• [REQUIRED WORK] Nothing should be output except the lines from the one containing "fill_sheet()" through the one containing "before = set(bpy.data.objects)", both ends included, each repeated exactly.

(3D code data)
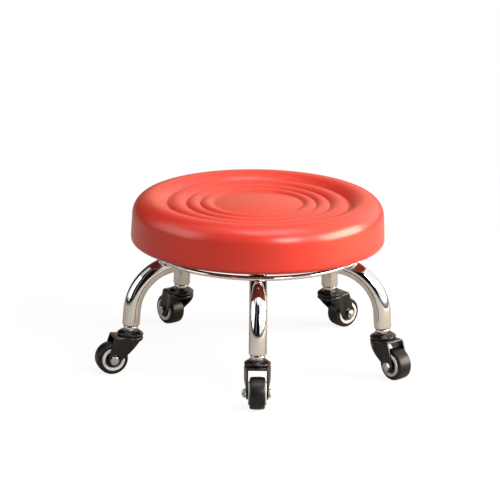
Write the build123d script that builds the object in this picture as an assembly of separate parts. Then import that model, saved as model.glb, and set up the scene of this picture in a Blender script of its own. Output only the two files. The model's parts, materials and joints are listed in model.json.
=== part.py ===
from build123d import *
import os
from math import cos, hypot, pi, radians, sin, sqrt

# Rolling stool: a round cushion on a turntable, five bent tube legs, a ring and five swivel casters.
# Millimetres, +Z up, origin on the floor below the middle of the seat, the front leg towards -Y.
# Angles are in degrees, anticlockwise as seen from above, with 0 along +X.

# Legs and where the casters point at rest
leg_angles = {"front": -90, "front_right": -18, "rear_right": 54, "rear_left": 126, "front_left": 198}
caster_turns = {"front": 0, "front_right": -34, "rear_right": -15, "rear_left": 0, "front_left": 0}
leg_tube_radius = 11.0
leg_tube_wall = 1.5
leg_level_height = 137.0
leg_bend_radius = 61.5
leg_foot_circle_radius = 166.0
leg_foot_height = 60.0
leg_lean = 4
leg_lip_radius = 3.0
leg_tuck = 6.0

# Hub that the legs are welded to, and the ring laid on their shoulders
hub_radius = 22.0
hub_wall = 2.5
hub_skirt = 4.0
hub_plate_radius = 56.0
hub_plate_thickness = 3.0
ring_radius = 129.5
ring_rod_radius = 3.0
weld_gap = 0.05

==

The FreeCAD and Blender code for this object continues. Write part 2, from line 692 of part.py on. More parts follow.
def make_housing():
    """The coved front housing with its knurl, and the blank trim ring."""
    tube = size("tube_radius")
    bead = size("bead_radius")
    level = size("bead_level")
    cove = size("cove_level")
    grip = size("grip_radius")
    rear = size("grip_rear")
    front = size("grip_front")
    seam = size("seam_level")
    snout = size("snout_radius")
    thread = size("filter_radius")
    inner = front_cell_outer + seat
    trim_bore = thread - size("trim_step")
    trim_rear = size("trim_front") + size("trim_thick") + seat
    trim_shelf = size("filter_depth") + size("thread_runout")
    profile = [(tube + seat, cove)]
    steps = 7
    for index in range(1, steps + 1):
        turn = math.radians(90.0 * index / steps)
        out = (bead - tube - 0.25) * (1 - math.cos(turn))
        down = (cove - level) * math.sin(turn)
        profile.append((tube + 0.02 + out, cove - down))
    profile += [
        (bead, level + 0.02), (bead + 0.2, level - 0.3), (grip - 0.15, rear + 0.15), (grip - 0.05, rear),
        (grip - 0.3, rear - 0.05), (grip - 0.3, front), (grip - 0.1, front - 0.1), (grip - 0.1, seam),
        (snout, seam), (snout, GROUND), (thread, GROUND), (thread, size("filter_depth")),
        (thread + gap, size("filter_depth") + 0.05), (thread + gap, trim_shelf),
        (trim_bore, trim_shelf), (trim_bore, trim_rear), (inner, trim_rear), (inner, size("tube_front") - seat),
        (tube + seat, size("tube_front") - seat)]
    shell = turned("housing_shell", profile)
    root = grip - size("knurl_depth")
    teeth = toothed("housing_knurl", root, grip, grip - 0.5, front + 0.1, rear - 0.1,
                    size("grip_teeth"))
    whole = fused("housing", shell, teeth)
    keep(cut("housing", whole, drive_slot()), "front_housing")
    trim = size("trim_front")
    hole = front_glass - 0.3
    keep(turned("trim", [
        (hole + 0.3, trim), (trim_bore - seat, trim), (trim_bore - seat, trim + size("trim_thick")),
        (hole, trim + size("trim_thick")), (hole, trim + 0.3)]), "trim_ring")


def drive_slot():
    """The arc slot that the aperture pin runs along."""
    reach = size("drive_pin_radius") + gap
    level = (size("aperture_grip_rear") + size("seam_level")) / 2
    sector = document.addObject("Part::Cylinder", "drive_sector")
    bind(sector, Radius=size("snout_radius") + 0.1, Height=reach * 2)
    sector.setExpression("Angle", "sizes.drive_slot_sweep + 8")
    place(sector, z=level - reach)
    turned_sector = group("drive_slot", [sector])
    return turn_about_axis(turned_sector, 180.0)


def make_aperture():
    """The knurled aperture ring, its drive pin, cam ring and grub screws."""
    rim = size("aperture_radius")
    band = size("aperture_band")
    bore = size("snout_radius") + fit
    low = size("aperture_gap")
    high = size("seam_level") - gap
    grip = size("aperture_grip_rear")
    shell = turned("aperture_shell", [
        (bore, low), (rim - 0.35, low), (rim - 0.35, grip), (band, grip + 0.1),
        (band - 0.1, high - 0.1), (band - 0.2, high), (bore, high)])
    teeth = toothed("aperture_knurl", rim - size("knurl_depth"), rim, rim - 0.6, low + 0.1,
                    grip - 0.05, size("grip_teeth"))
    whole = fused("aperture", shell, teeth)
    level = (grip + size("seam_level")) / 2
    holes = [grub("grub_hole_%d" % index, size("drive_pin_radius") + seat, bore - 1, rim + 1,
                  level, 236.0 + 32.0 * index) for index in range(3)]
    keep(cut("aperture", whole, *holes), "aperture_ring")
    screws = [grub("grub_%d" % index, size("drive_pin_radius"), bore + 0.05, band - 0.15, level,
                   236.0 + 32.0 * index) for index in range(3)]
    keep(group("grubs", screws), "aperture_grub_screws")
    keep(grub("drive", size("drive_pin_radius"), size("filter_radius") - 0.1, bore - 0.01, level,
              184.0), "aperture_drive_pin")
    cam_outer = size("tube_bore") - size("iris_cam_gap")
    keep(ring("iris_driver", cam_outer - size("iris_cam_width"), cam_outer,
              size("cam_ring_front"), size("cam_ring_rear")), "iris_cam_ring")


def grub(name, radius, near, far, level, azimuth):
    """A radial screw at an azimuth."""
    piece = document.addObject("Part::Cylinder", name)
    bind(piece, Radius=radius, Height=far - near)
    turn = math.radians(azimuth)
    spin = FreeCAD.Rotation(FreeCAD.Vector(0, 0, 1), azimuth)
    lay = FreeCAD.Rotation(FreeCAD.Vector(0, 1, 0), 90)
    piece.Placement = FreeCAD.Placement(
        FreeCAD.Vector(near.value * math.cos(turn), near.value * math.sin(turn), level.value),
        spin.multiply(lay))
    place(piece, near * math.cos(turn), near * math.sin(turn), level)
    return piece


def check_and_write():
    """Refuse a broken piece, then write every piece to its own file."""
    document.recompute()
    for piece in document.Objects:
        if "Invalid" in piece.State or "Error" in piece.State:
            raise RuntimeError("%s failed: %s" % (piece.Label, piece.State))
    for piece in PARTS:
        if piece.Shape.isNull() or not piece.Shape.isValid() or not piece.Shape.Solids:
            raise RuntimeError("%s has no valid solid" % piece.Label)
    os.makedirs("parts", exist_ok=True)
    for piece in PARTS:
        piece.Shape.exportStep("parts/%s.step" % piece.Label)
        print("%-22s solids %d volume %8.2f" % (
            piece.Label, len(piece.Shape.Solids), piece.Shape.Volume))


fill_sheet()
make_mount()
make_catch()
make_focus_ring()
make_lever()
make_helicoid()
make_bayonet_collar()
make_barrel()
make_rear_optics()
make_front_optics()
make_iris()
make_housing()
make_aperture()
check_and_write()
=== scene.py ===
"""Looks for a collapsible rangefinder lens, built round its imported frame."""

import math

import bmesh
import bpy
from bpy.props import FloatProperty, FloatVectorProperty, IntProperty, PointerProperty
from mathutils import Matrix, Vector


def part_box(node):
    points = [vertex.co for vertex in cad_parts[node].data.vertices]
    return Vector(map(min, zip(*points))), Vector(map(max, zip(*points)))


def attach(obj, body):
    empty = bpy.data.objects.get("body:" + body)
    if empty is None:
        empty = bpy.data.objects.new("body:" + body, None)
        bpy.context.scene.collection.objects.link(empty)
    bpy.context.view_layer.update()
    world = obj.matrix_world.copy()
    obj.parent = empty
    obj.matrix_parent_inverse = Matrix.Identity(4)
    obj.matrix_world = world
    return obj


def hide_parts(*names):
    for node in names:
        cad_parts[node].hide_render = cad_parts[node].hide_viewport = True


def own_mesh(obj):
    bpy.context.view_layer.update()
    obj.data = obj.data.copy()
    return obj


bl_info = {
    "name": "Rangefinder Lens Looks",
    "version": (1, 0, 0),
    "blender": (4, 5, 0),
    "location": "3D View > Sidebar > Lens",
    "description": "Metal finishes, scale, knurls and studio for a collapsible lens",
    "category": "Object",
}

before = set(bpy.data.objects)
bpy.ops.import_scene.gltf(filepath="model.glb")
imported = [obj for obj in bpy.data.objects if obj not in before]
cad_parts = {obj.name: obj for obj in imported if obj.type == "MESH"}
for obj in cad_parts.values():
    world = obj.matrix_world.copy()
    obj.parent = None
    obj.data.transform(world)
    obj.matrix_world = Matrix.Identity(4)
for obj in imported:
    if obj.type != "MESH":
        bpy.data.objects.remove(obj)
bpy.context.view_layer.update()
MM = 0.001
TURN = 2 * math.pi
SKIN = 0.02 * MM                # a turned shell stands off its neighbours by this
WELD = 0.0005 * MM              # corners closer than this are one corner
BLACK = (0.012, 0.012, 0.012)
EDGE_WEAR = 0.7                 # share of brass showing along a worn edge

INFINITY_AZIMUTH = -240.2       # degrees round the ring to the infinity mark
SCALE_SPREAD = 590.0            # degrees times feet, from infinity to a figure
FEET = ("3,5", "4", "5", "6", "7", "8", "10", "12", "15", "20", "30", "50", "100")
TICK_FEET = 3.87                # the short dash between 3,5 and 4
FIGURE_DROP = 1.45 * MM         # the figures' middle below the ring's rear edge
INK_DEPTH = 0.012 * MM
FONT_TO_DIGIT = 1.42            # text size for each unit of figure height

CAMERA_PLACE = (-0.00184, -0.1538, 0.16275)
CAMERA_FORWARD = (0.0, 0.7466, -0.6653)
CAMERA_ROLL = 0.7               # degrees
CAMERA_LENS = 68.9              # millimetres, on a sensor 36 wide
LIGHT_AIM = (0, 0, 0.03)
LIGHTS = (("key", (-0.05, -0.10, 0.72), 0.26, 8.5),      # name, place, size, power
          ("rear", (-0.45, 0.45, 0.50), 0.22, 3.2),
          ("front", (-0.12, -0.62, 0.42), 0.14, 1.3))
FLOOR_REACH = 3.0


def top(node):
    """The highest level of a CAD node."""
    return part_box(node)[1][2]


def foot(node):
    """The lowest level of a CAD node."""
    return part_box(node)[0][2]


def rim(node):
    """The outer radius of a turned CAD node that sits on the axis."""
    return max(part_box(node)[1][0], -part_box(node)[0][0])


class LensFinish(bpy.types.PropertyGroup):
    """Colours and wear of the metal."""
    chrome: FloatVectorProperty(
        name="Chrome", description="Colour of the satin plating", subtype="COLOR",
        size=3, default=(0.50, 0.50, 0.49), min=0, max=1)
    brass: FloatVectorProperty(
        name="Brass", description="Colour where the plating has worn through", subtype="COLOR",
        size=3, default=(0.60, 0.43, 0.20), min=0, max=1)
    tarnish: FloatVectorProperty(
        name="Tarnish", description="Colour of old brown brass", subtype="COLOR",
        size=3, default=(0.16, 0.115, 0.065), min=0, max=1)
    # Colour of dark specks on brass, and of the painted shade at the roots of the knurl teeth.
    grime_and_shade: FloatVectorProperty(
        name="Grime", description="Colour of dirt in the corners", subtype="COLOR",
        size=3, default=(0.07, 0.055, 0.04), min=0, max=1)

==

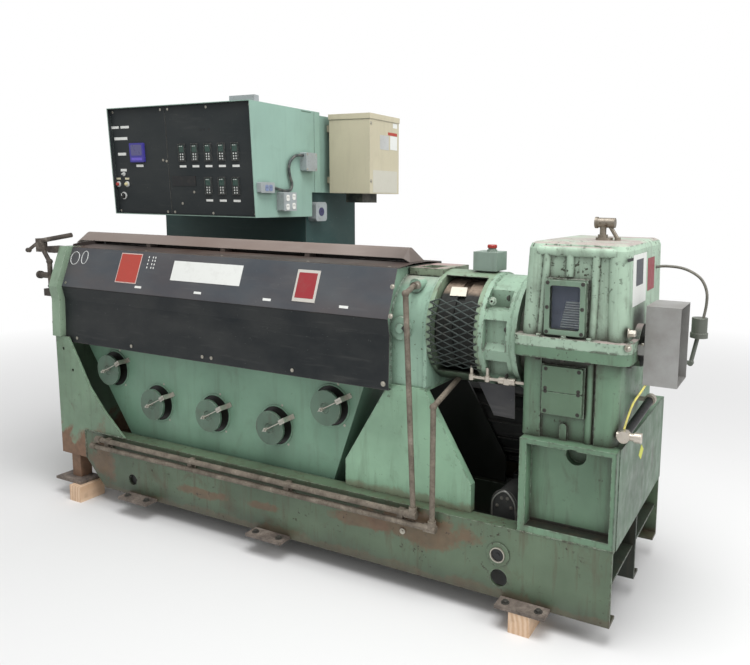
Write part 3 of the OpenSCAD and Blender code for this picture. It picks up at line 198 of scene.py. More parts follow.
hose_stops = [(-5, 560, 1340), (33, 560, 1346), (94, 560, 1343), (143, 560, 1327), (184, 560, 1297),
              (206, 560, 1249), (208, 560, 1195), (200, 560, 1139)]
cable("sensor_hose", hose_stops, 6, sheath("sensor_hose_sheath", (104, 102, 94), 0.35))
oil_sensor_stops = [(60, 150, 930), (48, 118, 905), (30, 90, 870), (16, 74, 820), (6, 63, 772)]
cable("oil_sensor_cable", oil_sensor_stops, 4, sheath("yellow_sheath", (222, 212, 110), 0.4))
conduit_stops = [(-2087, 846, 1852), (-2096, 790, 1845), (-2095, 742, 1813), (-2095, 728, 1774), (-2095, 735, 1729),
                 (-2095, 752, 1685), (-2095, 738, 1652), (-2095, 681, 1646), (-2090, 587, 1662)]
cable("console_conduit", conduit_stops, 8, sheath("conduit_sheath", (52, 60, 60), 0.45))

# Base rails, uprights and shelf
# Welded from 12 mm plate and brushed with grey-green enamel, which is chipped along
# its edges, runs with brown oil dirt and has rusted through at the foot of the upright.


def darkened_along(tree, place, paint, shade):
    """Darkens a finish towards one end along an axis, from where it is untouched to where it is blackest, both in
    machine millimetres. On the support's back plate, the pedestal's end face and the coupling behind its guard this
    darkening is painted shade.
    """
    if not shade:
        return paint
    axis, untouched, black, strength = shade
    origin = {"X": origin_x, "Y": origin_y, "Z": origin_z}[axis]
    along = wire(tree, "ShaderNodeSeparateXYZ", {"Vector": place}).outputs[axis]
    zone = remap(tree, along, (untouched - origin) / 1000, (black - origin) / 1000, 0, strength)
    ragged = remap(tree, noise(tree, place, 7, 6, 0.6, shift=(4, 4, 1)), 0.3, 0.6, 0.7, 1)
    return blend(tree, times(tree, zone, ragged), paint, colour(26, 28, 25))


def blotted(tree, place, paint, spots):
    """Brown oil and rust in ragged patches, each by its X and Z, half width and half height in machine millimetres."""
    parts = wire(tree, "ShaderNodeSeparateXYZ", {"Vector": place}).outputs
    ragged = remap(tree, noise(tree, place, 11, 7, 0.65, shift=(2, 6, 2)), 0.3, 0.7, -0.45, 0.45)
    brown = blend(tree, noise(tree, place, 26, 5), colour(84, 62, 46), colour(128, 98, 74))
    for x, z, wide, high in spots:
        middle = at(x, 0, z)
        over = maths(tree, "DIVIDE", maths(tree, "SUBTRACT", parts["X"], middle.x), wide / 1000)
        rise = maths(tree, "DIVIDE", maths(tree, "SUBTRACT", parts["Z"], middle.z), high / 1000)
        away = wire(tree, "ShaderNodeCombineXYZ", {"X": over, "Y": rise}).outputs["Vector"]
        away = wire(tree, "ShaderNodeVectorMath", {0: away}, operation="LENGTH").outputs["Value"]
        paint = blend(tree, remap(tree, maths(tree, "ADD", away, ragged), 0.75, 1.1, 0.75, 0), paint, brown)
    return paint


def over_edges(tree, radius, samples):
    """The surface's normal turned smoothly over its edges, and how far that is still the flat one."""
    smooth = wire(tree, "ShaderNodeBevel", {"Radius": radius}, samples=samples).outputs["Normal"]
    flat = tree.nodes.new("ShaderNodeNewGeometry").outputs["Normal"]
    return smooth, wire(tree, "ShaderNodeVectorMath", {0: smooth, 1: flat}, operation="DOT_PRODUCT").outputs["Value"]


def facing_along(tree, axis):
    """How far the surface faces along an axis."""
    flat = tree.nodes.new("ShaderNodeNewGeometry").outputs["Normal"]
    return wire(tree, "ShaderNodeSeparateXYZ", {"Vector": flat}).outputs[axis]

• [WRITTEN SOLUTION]
fill_sheet()
make_mount()
make_catch()
make_focus_ring()
make_lever()
make_helicoid()
make_bayonet_collar()
make_barrel()
make_rear_optics()
make_front_optics()
make_iris()
make_housing()
make_aperture()
check_and_write()
=== scene.py ===
"""Looks for a collapsible rangefinder lens, built round its imported frame."""

import math

import bmesh
import bpy
from bpy.props import FloatProperty, FloatVectorProperty, IntProperty, PointerProperty
from mathutils import Matrix, Vector


def part_box(node):
    points = [vertex.co for vertex in cad_parts[node].data.vertices]
    return Vector(map(min, zip(*points))), Vector(map(max, zip(*points)))


def attach(obj, body):
    empty = bpy.data.objects.get("body:" + body)
    if empty is None:
        empty = bpy.data.objects.new("body:" + body, None)
        bpy.context.scene.collection.objects.link(empty)
    bpy.context.view_layer.update()
    world = obj.matrix_world.copy()
    obj.parent = empty
    obj.matrix_parent_inverse = Matrix.Identity(4)
    obj.matrix_world = world
    return obj


def hide_parts(*names):
    for node in names:
        cad_parts[node].hide_render = cad_parts[node].hide_viewport = True


def own_mesh(obj):
    bpy.context.view_layer.update()
    obj.data = obj.data.copy()
    return obj


bl_info = {
    "name": "Rangefinder Lens Looks",
    "version": (1, 0, 0),
    "blender": (4, 5, 0),
    "location": "3D View > Sidebar > Lens",
    "description": "Metal finishes, scale, knurls and studio for a collapsible lens",
    "category": "Object",
}

before = set(bpy.data.objects)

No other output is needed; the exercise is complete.